*Task to complete*. Stop after the line containing "wasm.setup();": print each line exactly from the first line of the listing up to that point.

*Data shown*.
>> BEGIN
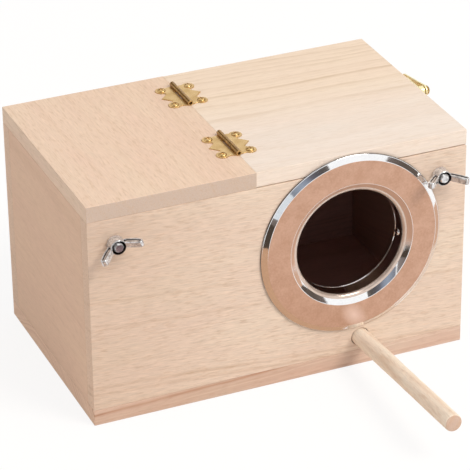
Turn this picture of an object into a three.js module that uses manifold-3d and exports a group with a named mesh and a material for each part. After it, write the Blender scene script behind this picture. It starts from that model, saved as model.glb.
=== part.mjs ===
// Wooden nest box for small cage birds: seven glued boards with a hinged half lid,
// a pressed metal ring round the entrance, a push-in perch, two bolts with wing nuts
// to hang it on cage bars, two brass hinges and a brass hook latch.
// Millimetres. +X runs right along the front, the front faces -Y, +Z is up.
// The origin is the middle of the underside.

import * as THREE from 'three';
import { mergeVertices } from 'three/addons/utils/BufferGeometryUtils.js';
import Module from 'manifold-3d';

const wasm = await Module();
wasm.setup();

// Fits and shared values
const seatGap = 0.3;            // between a piece and the hole or wall cut for it
const cutOverrun = 1;           // how far a cutter runs past the face it opens
const quarterTurn = Math.PI / 2;
const degree = Math.PI / 180;

// The box
const boxLength = 200;
const boxDepth = 120;
const boxHeight = 120;
const boardThick = 8.5;
const boardEase = 0.4;          // sanded edge of every board
const fixedTopLength = 87;      // the part of the top that is glued down
const lidSawGap = 0.4;          // between the fixed top and the lid
const lidSeatGap = 0.4;         // dark seam under the lid
const lidEndGap = 0.3;          // the lid stands this far back from the front and back faces

// The entrance ring, measured out from the front face. It fills the height between
// the perch and the top, and stands clear of the right-hand wing nut.
const ringBelowTop = 1.2;       // rim to the top of the box
const ringAbovePerch = 2.25;    // rim to the top of the perch
const ringToNut = 2.842;        // rim to the foot of the nut
const ringProud = 2.5;
const ringRimLand = 0.5;        // upright edge of the rim
const ringOuterBevel = 2.4;     // width of the bevel outside the flat
const ringInnerBevel = 4.5;     // width of the bevel inside the flat
const ringThroatRadius = 28.6;
const ringThroatDrop = 1;       // the throat starts this far behind the front face
const ringSheet = 0.8;
const ringSteps = 48;
const throatHoleGap = 0.4;
const countersinkGap = 0.4;

// Tacks through the throat of the ring
const tackAngles = [-6, 174];
const tackHeadRadius = 2.1;
const tackHeadHeight = 1;
const tackShankRadius = 0.6;
const tackLength = 5;
const tackFromInside = 2.9;     // from the inner face of the front panel

// The perch
const perchPastRing = 6;        // to the right of the ring's middle
const perchAboveBase = 7.5;     // middle of the perch to the base board
const perchTilt = 4;            // degrees up from square
const perchReach = 102;         // from the front face to the tip
const perchRootRadius = 4.55;
const perchTipRadius = 4.5;
const perchTipEase = 0.8;
const perchHoleGap = 0.4;
const perchSteps = 24;

// Hanging bolts and wing nuts
const boltFromEnd = 14.3;
const boltsLeft = 0.5;          // the pair was drilled this far left of the middle
const boltBelowTop = 21.4;
const boltRadius = 2.5;
const boltLength = 15;          // under the head
const boltEase = 0.5;
const boltHeadRadius = 4.7;
const boltHeadHeight = 3;
const nutBaseRadius = 4.8;
const nutTopRadius = 4;
const nutHeight = 5.6;
const nutBaseLand = 1;
const nutTopEase = 0.4;
const nutSinkRadius = 3.4;      // countersink round the bolt's end
const nutSinkDepth = 0.9;
const wingReach = 11.2;
const wingHeight = 12;
const wingThick = 2.8;
const leftNutTurn = 19;
const rightNutTurn = -5;
const nutSteps = 20;

// Hinges
const hingeLength = 25;
const hingeFromFront = 32.7;    // middle of the front hinge to the front face
const hingeFromBack = 26;
const hingeOffSaw = 0.5;        // the barrels lie this far left of the saw gap
const leafThick = 0.5;
const pinRadius = 0.6;
const pinRecess = 0.8;          // the pin ends this far inside the barrel
const middleKnuckleLength = 9.4;
const leafScrewOut = 7.2;       // from the barrel's axis
const leafScrewAlong = 9;       // from the middle of the barrel
const leafLobeRadius = 3.1;
const leafTipOut = 10.6;
const leafLobeStart = -140;     // degrees round the lobe where its edge begins
const leafLobeEnd = 35;
const barrelSteps = 16;
const pinSteps = 10;
const outlineSteps = 6;

// Round-head wood screws of the hinges and the latch
const screwHeadRadius = 2.1;
const screwHeadHeight = 1;
const screwShankRadius = 1;
const screwLength = 6;
const screwPoint = 1.8;
const screwSteps = 14;

// The latch on the right side
const latchPivotBack = -4.6;    // from the middle, towards the back
const latchPivotDrop = 3.5;     // below the top of the lid
const latchPlateLength = 22;
const latchPlateWidth = 6.4;
const latchPlateBack = -2.6;    // middle of the plate
const latchPlateThick = 0.8;
const latchCornerRadius = 2.4;
const latchScrewInset = 3.4;    // from each end of a plate
const latchBossRadius = 2.6;
const latchBossHeight = 3;
const pivotHeadRadius = 2.5;
const pivotHeadHeight = 1.8;
const pivotShankRadius = 1.2;
const hookThick = 1;
const hookReach = 22;           // from the pivot to the middle of the notch
const hookEyeRadius = 3;
const hookDroop = 10;           // degrees below level at rest
const hookNeckWidth = 4;
const hookLipWidth = 2.2;       // beyond the notch
const hookNeckTurn = 60;        // degrees round the eye where the neck leaves it
const hookSteps = 8;
const pegNeckRadius = 1.2;
const pegHeadRadius = 2;
const pegHeadHeight = 1.1;
const keeperPlateLength = 18;
const keeperPlateWidth = 7;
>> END
*Correct answer*.
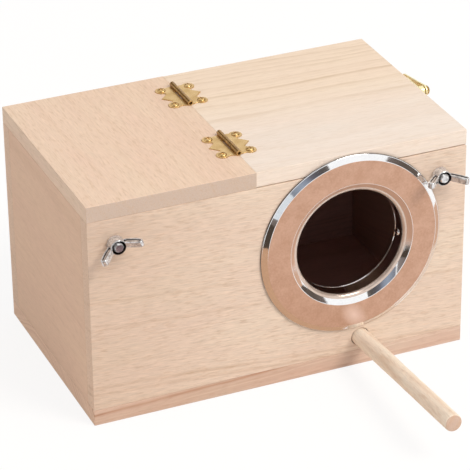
Turn this picture of an object into a three.js module that uses manifold-3d and exports a group with a named mesh and a material for each part. After it, write the Blender scene script behind this picture. It starts from that model, saved as model.glb.
=== part.mjs ===
// Wooden nest box for small cage birds: seven glued boards with a hinged half lid,
// a pressed metal ring round the entrance, a push-in perch, two bolts with wing nuts
// to hang it on cage bars, two brass hinges and a brass hook latch.
// Millimetres. +X runs right along the front, the front faces -Y, +Z is up.
// The origin is the middle of the underside.

import * as THREE from 'three';
import { mergeVertices } from 'three/addons/utils/BufferGeometryUtils.js';
import Module from 'manifold-3d';

const wasm = await Module();
wasm.setup();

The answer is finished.